Hard work? More like start kissing major @$$.

Um, excuse me, I have two undergraduate degrees, and am getting my third this year, thank you. I'm currently a barista. Don't go shooting your mouth off about something I never said. I don't discourage anyone from getting a higher education. I'm just saying facts are facts. It's not about what you know these days, but who. College graduates are still having the hardest time finding work post graduation, which is why I went back so I could do exactly what you're recommending, broadening my social network and making contacts.

You said 'college degrees get you nowhere.' That's just not true.
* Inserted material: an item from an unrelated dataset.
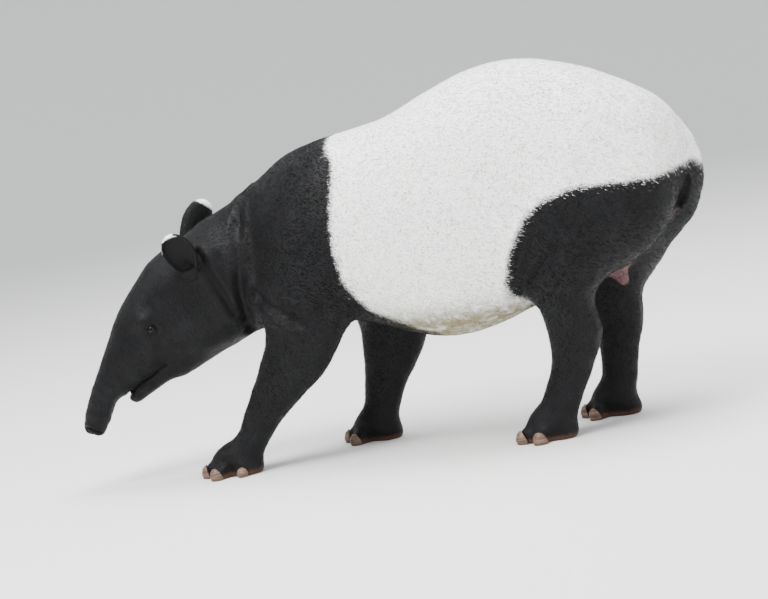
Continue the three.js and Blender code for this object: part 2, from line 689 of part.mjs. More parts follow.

I know my own friends don't constitute a viable data pool, but I have many many friends and acquaintances who have graduated, some bilingual with master's degrees, some with bachelor's degrees, and maybe one or two are actually doing anything pertaining to their field for a livable wage. It's in the newspapers all the time that college degrees aren't getting anyone as far as they used to. Recently I read an article that used a young man who graduated two years ago with the same degree I have and is still working at a coffee shop, same as me except he's crushed under piles of student loan debt. So you can be as high and mighty as you like but the truth is staring you right in the face. People with degrees and those without are in the same boat going in the same direction except one is more broke from loans and debts than the other. Maybe in five or ten years that'll change if the economy recovers. But when you're paying through the nose for your college education by working a minimum wage job that barely pays your living expenses, let alone college expenses, you don't have five or ten years to wait for things to get better.

"I don't always employ dishwashers, but when I do I make sure they have an economics degree."